The record shows that at the beginning of the trial Dusseldorf, in chambers, asked for a continuance to allow time for his wife to return to the state, but he made no claim then that she was an essential witness to prove an alibi nor was *807 his application made by motion with appropriate affidavits in support thereof. (8 Cal.Jur., Criminal Law, § 284, p. 212.) The court denied Dusseldorf’s request on the ground that “there ha[d] been no showing [as] would warrant a continuance of the case,” and Dusseldorf does not question the propriety of this ruling. As heretofore stated, Dusseldorf did not testify at the trial nor did he attempt to establish an alibi. He made no attack upon the validity of his statement admitting his participation in the Bloomheart episode in question — either as to the truthfulness of its recitals or its free and voluntary character. However, now, Dusseldorf claims that the. alibi evidence is “newly discovered” matter which he could not with reasonable diligence have produced at the trial. (Pen. Code, § 1181, subd. 7.) In denying Dusseldorf’s motion for a new trial, the court said: “The matter of the defendant’s whereabouts at that particular time is a matter peculiarly within the knowledge of the defendant himself. He must have known who he was with and where he was.”
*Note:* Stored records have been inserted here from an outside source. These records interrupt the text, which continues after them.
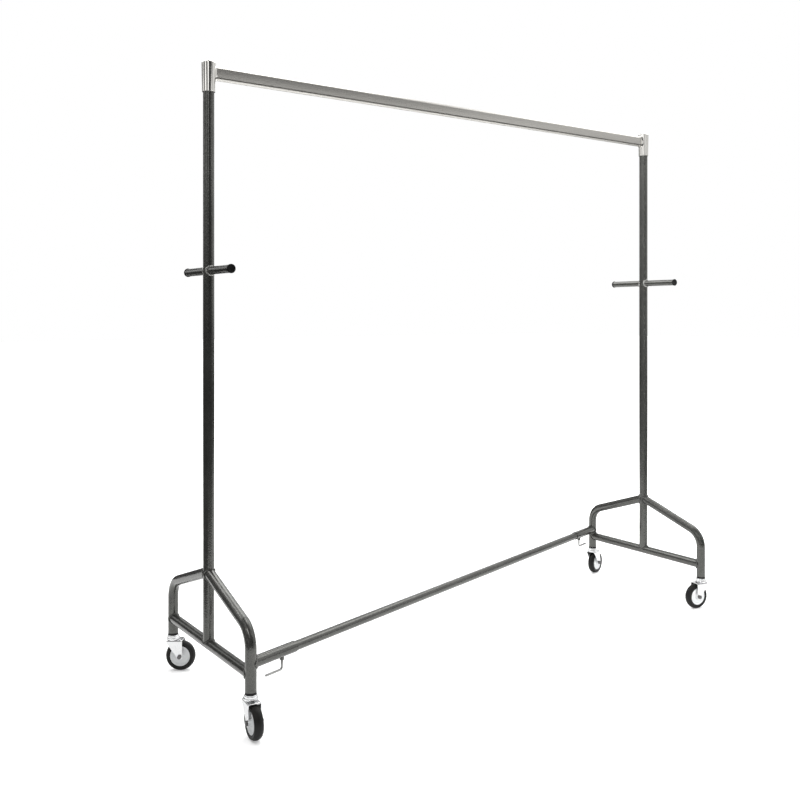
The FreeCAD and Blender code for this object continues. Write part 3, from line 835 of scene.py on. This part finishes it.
# Set screws: two black socket screws in the rear of each fitting, one on the rail and one on the
# upright, which lock the joint.
def black_oxide():
    """Blackened steel with a slight brown bloom."""
    material, tree, shader = new_material("black_steel")
    bloom = object_noise(tree, 500.0, detail=4.0)
    colour = blend_colours(tree, bloom, (0.070, 0.070, 0.072, 1.0), (0.200, 0.195, 0.190, 1.0))
    feed(tree, shader["Base Color"], colour)
    feed(tree, shader["Roughness"], math_node(tree, "MULTIPLY_ADD", bloom, 0.3, 0.25))
    add_bump(tree, shader, bloom, 0.2, 0.00003)
    shader["Metallic"].default_value = 0.8
    return material


black_steel = black_oxide()
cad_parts["fitting_screws"].data.materials.clear()
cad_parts["fitting_screws"].data.materials.append(black_steel)


# Hanging rail: one length of flat oval steel tube, satin nickel plated, drawn lengthwise.
rail_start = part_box("rail")[0][0]
rail_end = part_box("rail")[1][0]


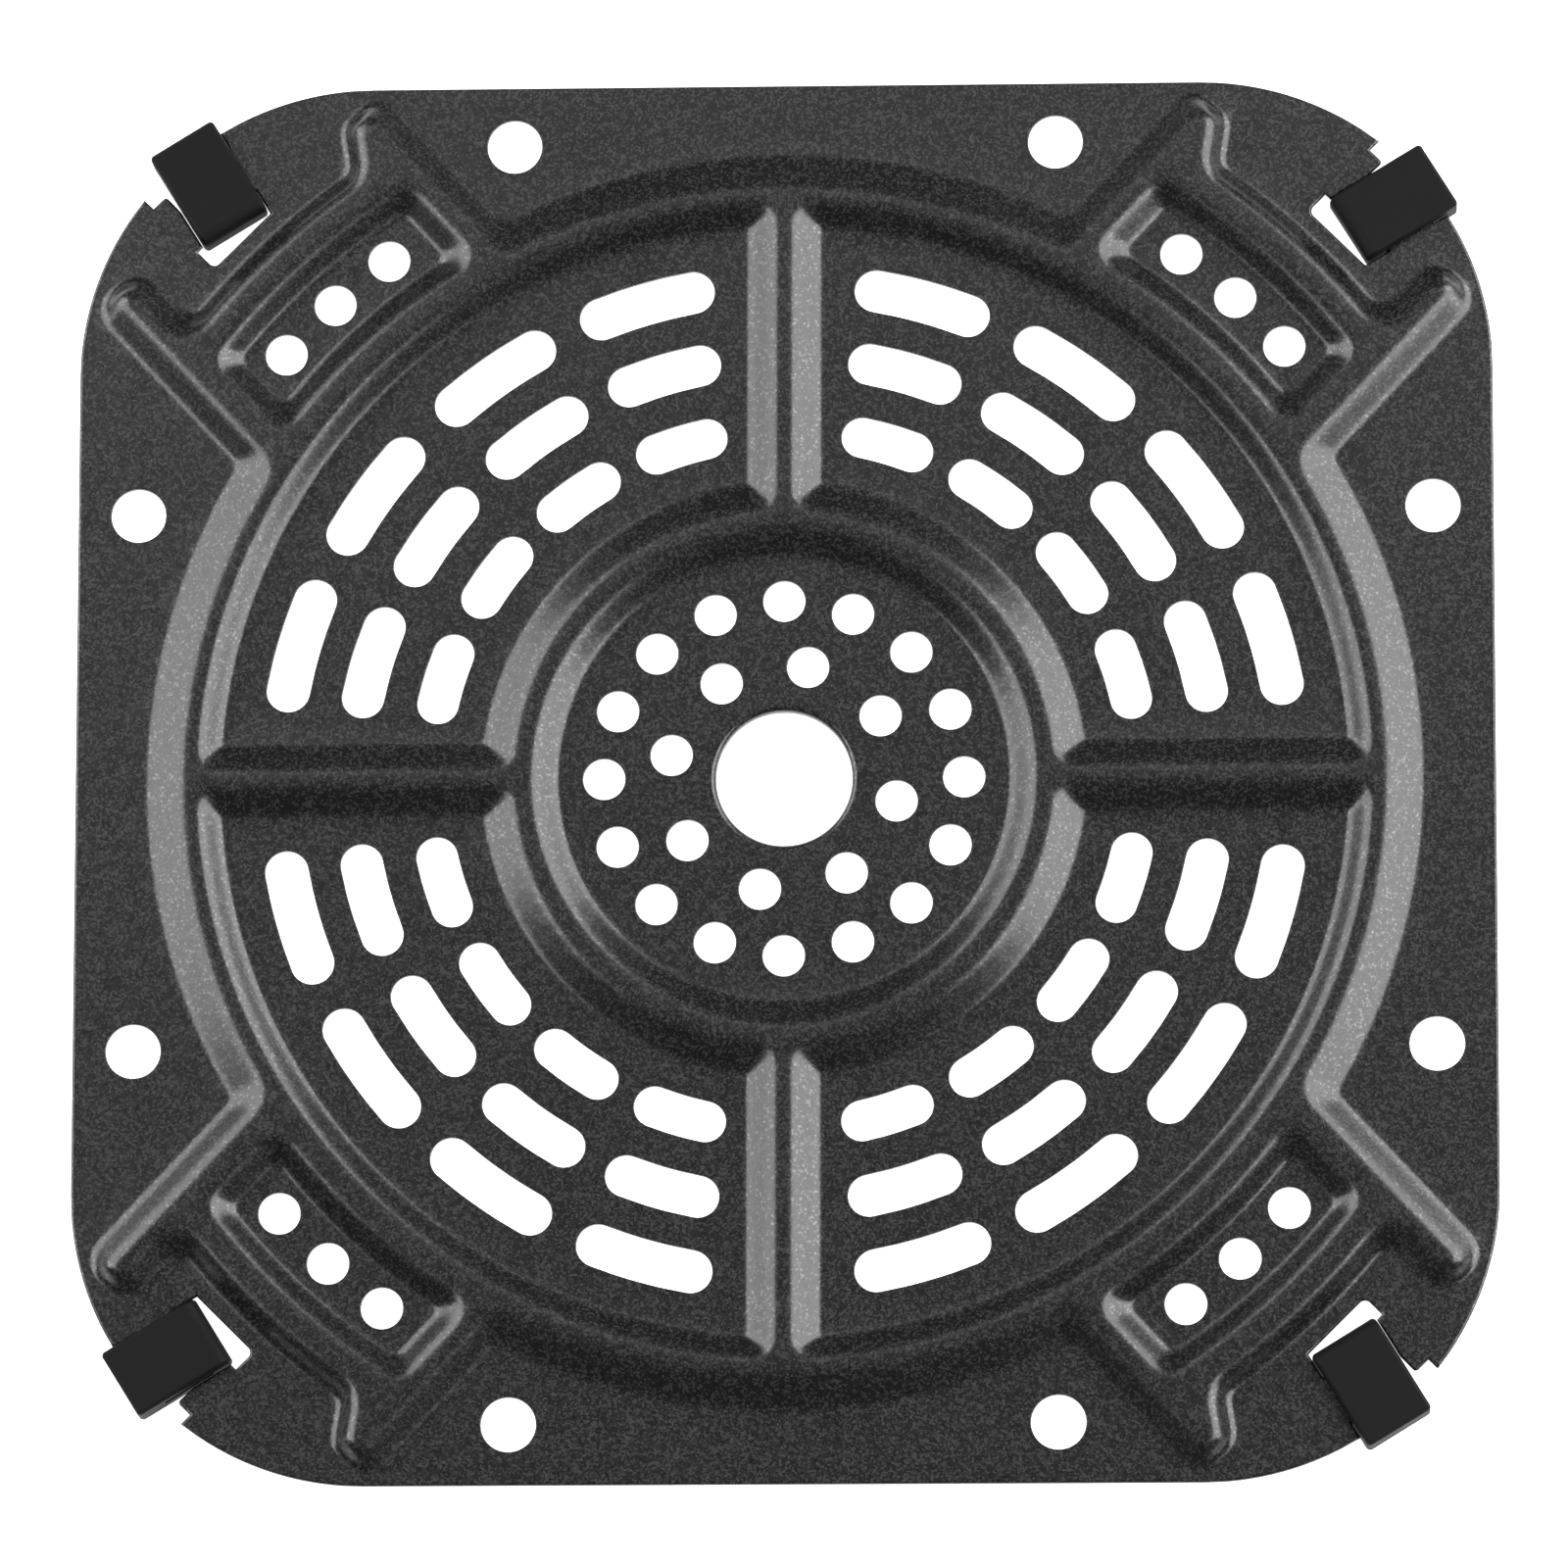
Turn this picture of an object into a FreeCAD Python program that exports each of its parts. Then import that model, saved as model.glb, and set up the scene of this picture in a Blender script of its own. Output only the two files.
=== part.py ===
import FreeCAD, Part
import math
import os

# Air fryer tray: a square steel sheet, pressed into rings, spokes and corner pads, punched for air
# and coated nonstick. It lies in the bottom of a basket on four silicone corner bumpers.
# Millimetres. The origin is the middle of the footprint, on the surface that the bumpers stand on.
# +Z points up through the food side, +Y to the rear edge and +X to the right edge.

# Sheet blank
PLATE_SIDE = 210.0
PLATE_CORNER_RADIUS = 43.5
SHEET_THICKNESS = 1.0
RIM_CHAMFER = 0.3

# Heights
SHEET_UNDERSIDE = 3.0
RIB_HEIGHT = 2.5

# Leaning walls of the pressing: how far each reaches in plan between its foot and its crest
OUTER_RING_OUTER_WALL = 4.8
OUTER_RING_INNER_WALL = 2.9
INNER_RING_OUTER_WALL = 4.3
INNER_RING_INNER_WALL = 3.4
SPOKE_WALL = 3.75
PAD_SIDE_WALL = 3.6
PAD_NOTCH_WALL = 2.3
PAD_TIP_WALL = 1.8
POCKET_ARC_WALL = 2.7
POCKET_SIDE_WALL = 3.2

# Outer ring, inside the flange, and inner ring, round the hub
FLANGE_WIDTH = 11.0
OUTER_RING_CREST_WIDTH = 2.7
HUB_FLOOR_RADIUS = 33.6
INNER_RING_CREST_WIDTH = 3.2

# Spokes, and the corners of the low sectors between them, at foot and crest
SPOKE_CREST_WIDTH = 2.9
SECTOR_CORNER = (0.8, 2.4)

# Corner pads. Depths run inwards along the corner's diagonal from the blank's rim, and widths from the pad's axis
PAD_AXIS_DEG = 42.9
PAD_NEAR_SIDE = 26.4
PAD_FAR_SIDE = 26.8
PAD_NOTCH_DEPTH = 18.0
PAD_NEAR_TIP_DEPTH = 13.0
PAD_FAR_TIP_DEPTH = 7.9
PAD_NEAR_TIP_CREST = 2.2
PAD_FAR_TIP_CREST = 2.0
PAD_NEAR_SLANT_DEG = 33.7
PAD_ROOT_CORNER = (1.4, 4.6)
PAD_NOTCH_CORNER = (2.6, 4.8)
PAD_NEAR_TIP_CORNER = (3.0, 0.9)
TIP_ROUND_SHARE = (0.85, 0.95)

# Sunken pocket in each pad, and the lands that are left round it
POCKET_ARC_LAND = 4.2
POCKET_NEAR_LAND = 2.6
POCKET_FAR_LAND = 4.0
POCKET_CORNER = (1.4, 3.0)

# Centre hole, with its rim drawn down into a short collar
HUB_HOLE_RADIUS = 10.05
HUB_COLLAR_WALL = 0.8
HUB_COLLAR_DROP = 1.0
HUB_RIM_CHAMFER = 0.6

# Round holes: two circles of small ones round the hub, three in each pad, eight in the flange
DRAIN_HOLE_RADIUS = 3.1
INNER_CIRCLE_RADIUS = 17.0
INNER_CIRCLE_COUNT = 8
INNER_CIRCLE_START_DEG = 12.0
OUTER_CIRCLE_RADIUS = 26.6
OUTER_CIRCLE_COUNT = 16
PAD_HOLE_SPACING = 10.4
FLANGE_HOLE_RADIUS = 4.05
FLANGE_HOLE_INSET = 9.0
FLANGE_HOLE_OFFSET = 40.3

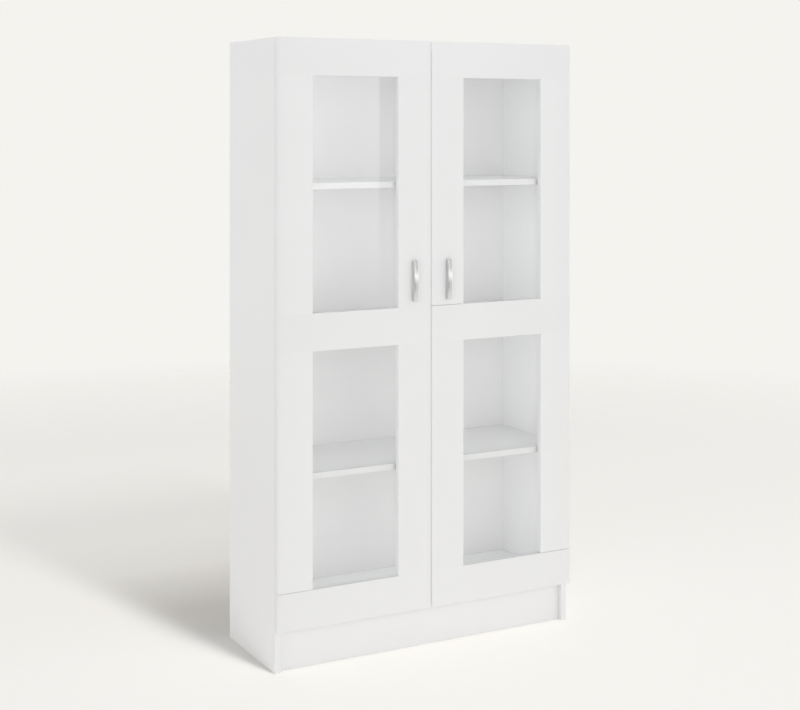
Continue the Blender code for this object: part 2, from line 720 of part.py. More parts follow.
PARTS, TOOLS = start_scene()
WHITE = principled("white_board", (0.80, 0.80, 0.79), 0.45)
BACK = principled("back_board", (0.78, 0.78, 0.77), 0.60)
GLASS = principled("clear_glass", (0.93, 0.96, 0.95), 0.03, alpha=0.25)
CHROME = principled("bright_chrome", (0.70, 0.70, 0.69), 0.18, metallic=1.0)
STEEL = principled("nickelled_steel", (0.60, 0.60, 0.59), 0.30, metallic=1.0)
carcass()
back()
doors()
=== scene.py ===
"""The looks of a white two-door display cabinet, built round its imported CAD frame.

Lengths are in metres. X runs to the right, Y to the back and Z up, and the doors face -Y.
"""

import json
import math

import bmesh
import bpy
from mathutils import Matrix, Vector


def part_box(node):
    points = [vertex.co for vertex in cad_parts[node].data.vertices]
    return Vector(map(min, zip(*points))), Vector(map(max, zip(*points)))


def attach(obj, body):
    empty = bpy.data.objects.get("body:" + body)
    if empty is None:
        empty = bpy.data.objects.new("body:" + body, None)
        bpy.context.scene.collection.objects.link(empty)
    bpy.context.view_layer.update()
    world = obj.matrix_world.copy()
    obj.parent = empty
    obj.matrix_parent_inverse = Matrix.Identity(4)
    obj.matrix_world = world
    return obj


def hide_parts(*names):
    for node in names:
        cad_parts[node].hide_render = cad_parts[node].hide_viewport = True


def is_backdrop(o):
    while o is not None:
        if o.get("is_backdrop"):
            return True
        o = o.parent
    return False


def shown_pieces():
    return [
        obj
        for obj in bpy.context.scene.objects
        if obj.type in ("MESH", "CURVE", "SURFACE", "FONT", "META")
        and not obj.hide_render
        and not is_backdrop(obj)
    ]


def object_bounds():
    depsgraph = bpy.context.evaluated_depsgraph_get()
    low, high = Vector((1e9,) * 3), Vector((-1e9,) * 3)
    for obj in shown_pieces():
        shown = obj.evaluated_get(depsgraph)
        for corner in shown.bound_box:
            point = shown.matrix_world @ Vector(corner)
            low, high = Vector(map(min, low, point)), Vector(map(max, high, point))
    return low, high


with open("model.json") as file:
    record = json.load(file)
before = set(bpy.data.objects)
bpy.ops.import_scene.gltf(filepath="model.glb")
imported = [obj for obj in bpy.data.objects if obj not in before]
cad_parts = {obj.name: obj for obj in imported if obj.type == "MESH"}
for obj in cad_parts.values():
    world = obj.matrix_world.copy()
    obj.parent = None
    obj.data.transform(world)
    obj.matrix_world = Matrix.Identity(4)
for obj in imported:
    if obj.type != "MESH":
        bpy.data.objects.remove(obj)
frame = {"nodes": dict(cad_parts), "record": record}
CAD_LOW, CAD_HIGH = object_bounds()

# The nodes inside the carcass, from the floor up
LEVELS = ("bottom_panel", "lower_shelf", "middle_shelf", "upper_shelf", "top_panel")
BACKS = ("back_panel_lower", "back_panel_upper")
INSIDE_NODES = (*LEVELS, "left_side_panel", "right_side_panel", *BACKS)

# The camera: where it stands, which way it faces and the height of the horizon in the picture
CAMERA_PLACE = (-1.8054, -3.3611, 1.2937)
CAMERA_TURN_DEGREES = 28.0956
CAMERA_CLIP_START = 0.05
PICTURE_WIDTH_PX = 800
PICTURE_HEIGHT_PX = 710
FOCAL_PX = 1491.4
HORIZON_PX = 124.5
SENSOR_WIDTH_MM = 36

# Shapes in general
SAME_PLACE = 0.00001
SMOOTH_DEGREES = 35
ROUND_PROFILE = 0.5
CUT_OVERRUN = 0.002

# Door boards: a tight joint is drawn closer than the frame's gap, an open one wider
SEAT_GAP = 0.0003
TIGHT_GAP = 0.00002
OPEN_SEAM = 0.0006
OPEN_BELOW = (
    "left_door_lower_outer_stile",
    "right_door_lower_outer_stile",
    "right_door_upper_inner_stile",
)
PANE_BEDDING = 0.00026
EDGE_ROUND = 0.0005
EDGE_ROUND_STEPS = 3
CUP_BORE_RADIUS = 0.0178
CUP_BORE_CLEARANCE = 0.0003
CUP_BORE_DEPTH = 0.0125
BORE_STEPS = 48

# Bow handles: heights off the door, then the strip's thickness and the foot's length
BOW_HEIGHT = 0.0125
BOW_END_HEIGHT = 0.009
BOW_STRIP = 0.0055
BOW_FOOT = 0.010
BOW_STEPS = 48
BOW_ROUND = 0.0025
BOW_ROUND_STEPS = 8
BOW_SMOOTH_DEGREES = 2

# Pane retainers. The reach is their height over the pane's front, the lip their hold on the pane,
# and the inset and the last value place them along its upright edges
RETAINER_LENGTH = 0.018
RETAINER_WIDTH = 0.011
RETAINER_REACH = 0.0054
RETAINER_LIP = 0.0035
RETAINER_ROUND = 0.0008
RETAINER_ROUND_STEPS = 2
RETAINER_INSET = 0.055
RETAINER_ABOVE_MIDDLE = 0.040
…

A motion for a new trial on the ground of newly discovered evidence is looked upon with disfavor, and the trial court’s ruling in that regard will not be disturbed except upon a clear showing of an abuse of discretion.
(People
v.
Yeager,
The judgments and the orders denying a new trial are affirmed.
Gibson, C. J., Shenk, J., Edmonds, J., Carter, J., Traynor, J., and Sehauer, J., concurred.
Appellant Dusseldorf’s petition for a rehearing was denied November 7, 1951.